Data supplied:

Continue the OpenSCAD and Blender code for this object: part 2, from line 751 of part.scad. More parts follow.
==
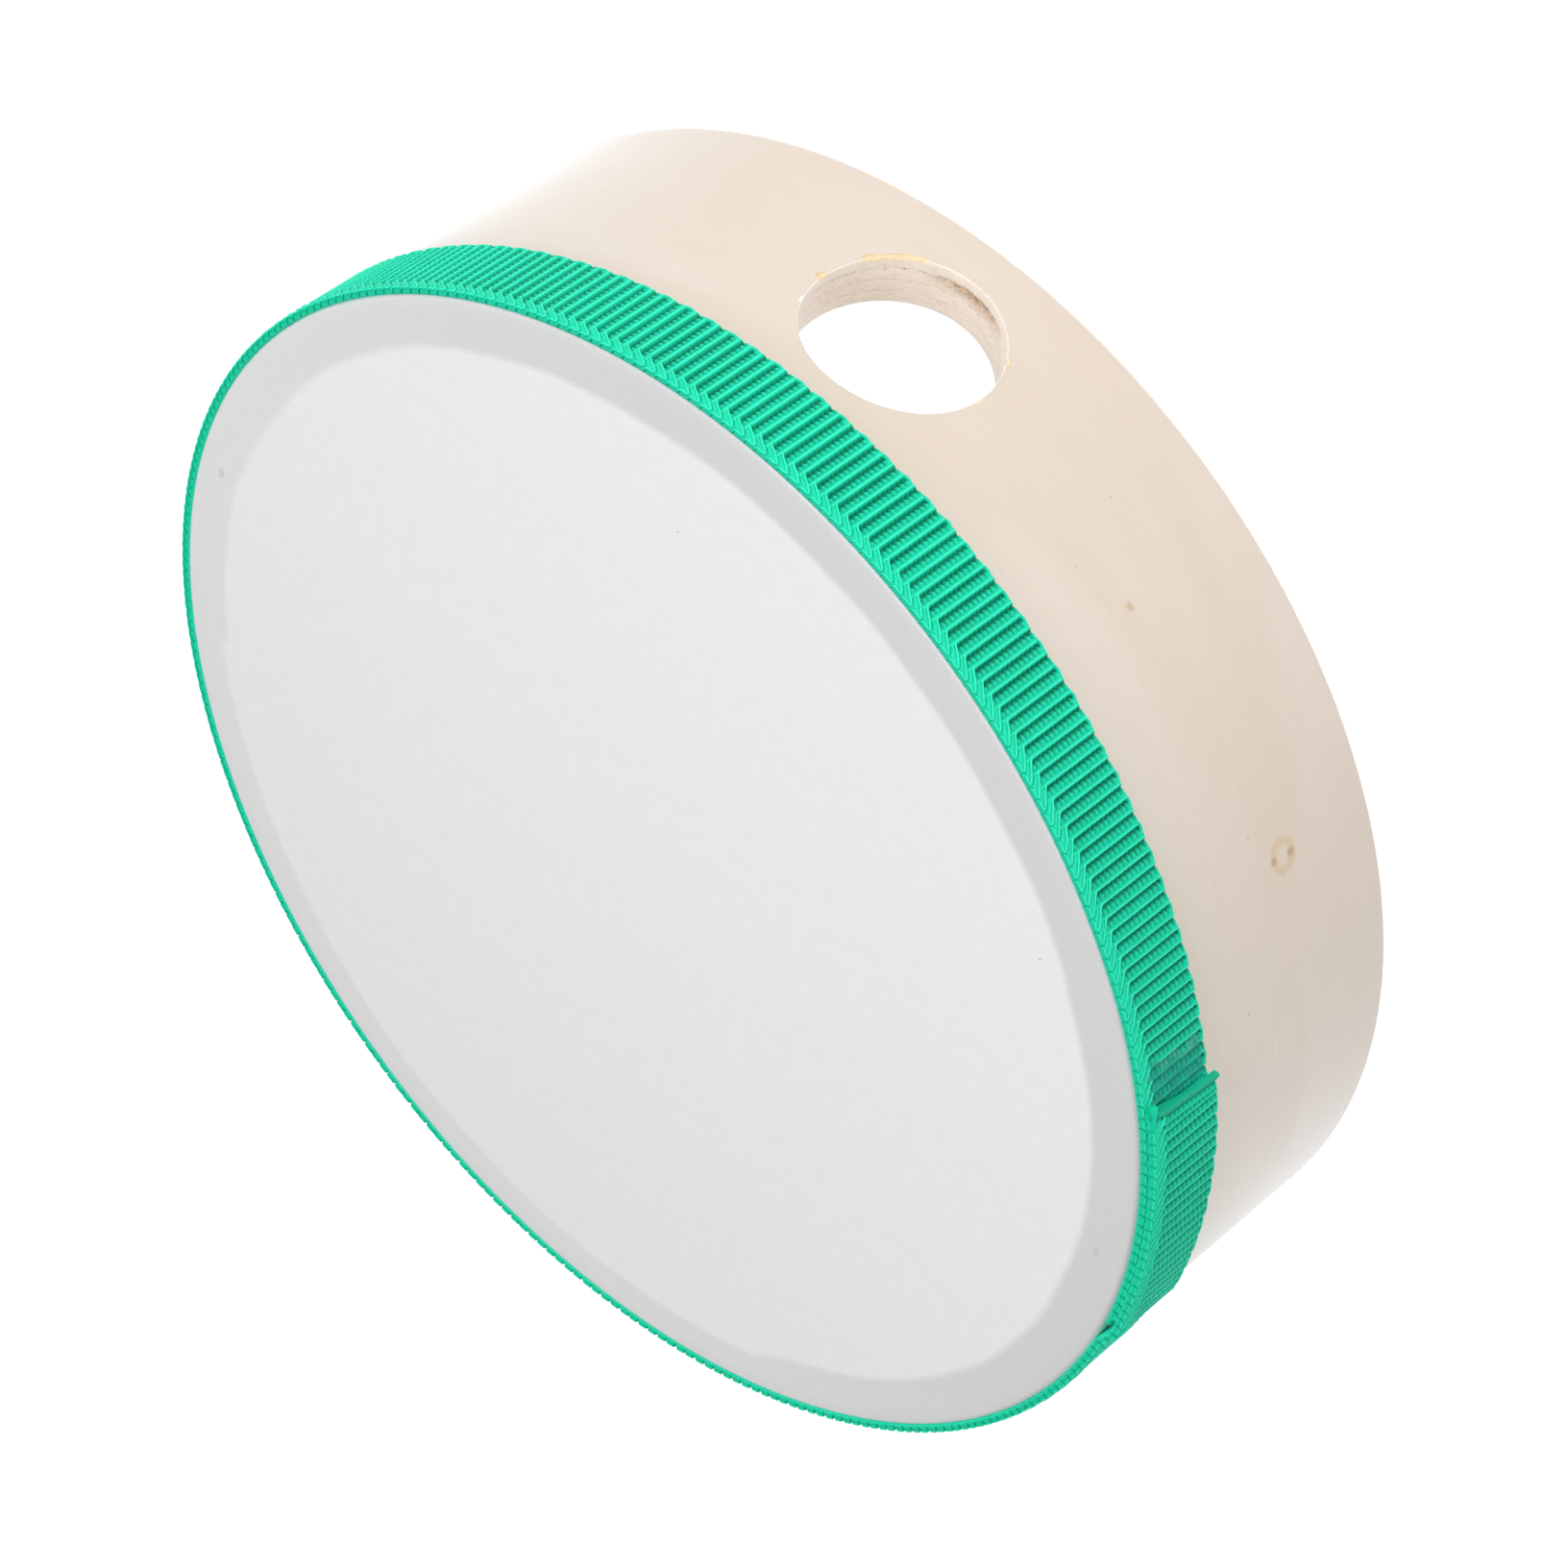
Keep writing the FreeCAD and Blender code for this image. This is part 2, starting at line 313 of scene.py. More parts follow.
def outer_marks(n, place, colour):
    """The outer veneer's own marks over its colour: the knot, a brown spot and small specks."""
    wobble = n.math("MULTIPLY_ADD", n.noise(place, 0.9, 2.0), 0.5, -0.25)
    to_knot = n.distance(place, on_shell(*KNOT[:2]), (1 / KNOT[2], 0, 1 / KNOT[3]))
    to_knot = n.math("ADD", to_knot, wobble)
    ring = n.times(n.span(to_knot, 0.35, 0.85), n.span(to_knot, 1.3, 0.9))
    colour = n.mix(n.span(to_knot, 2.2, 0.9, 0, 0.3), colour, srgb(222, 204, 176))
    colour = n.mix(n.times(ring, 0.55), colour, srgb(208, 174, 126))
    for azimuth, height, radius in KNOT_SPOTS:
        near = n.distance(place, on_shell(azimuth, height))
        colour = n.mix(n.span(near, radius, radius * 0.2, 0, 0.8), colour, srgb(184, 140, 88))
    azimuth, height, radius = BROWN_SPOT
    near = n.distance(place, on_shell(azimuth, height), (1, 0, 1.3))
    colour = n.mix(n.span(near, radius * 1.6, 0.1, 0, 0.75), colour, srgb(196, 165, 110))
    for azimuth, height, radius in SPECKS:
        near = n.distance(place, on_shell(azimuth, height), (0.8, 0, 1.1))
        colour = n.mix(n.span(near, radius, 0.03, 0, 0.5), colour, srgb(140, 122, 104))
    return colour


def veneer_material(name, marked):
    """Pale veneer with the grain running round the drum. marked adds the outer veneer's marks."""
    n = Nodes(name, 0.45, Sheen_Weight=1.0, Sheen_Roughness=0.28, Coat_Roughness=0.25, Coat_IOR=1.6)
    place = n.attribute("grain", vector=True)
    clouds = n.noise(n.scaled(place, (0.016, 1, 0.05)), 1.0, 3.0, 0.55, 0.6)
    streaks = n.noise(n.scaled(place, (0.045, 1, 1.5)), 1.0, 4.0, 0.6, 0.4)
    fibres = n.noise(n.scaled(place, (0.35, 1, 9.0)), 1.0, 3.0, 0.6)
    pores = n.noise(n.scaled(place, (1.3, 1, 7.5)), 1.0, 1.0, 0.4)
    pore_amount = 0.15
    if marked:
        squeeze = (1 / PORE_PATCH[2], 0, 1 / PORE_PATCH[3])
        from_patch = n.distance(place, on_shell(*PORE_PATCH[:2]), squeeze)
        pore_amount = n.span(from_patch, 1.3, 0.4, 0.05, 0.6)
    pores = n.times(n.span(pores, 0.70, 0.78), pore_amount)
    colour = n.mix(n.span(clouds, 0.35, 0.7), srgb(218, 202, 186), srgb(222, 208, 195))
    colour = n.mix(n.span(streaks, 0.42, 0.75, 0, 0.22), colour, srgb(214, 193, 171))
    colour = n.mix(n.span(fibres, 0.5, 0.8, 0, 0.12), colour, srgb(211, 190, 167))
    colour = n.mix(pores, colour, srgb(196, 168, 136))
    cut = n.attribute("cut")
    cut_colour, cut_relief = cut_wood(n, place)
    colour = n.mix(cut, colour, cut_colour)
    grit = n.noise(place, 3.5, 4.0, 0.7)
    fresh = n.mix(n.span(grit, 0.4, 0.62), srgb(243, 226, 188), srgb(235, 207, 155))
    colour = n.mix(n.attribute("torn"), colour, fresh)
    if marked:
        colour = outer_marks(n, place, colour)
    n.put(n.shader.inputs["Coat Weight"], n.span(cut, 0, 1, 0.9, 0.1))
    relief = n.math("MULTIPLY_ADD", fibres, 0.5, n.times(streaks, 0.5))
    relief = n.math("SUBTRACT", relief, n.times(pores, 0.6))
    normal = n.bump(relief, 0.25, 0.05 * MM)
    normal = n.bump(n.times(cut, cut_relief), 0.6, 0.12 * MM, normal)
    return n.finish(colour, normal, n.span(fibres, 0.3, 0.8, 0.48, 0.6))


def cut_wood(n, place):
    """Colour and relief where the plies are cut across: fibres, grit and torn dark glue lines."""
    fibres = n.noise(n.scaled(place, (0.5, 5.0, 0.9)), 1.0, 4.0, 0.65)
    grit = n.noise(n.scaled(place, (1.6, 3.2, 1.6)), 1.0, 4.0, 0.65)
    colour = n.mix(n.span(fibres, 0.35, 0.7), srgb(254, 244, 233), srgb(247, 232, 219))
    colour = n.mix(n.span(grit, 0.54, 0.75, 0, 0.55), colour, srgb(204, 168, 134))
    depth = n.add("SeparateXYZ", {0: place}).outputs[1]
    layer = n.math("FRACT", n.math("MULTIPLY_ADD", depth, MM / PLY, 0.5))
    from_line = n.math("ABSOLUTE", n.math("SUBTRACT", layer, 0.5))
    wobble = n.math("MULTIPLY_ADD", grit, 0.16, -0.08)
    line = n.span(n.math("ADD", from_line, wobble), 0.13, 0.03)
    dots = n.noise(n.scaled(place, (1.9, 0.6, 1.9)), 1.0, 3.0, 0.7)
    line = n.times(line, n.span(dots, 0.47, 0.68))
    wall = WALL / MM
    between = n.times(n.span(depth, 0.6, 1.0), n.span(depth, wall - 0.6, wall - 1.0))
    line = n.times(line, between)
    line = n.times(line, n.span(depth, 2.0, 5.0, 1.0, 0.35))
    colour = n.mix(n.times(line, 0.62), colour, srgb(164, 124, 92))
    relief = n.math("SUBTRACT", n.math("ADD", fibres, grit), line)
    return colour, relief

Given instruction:
In the records above, find each line with the word "follow" and copy it.

Exercise output:
Continue the OpenSCAD and Blender code for this object: part 2, from line 751 of part.scad. More parts follow.
Keep writing the FreeCAD and Blender code for this image. This is part 2, starting at line 313 of scene.py. More parts follow.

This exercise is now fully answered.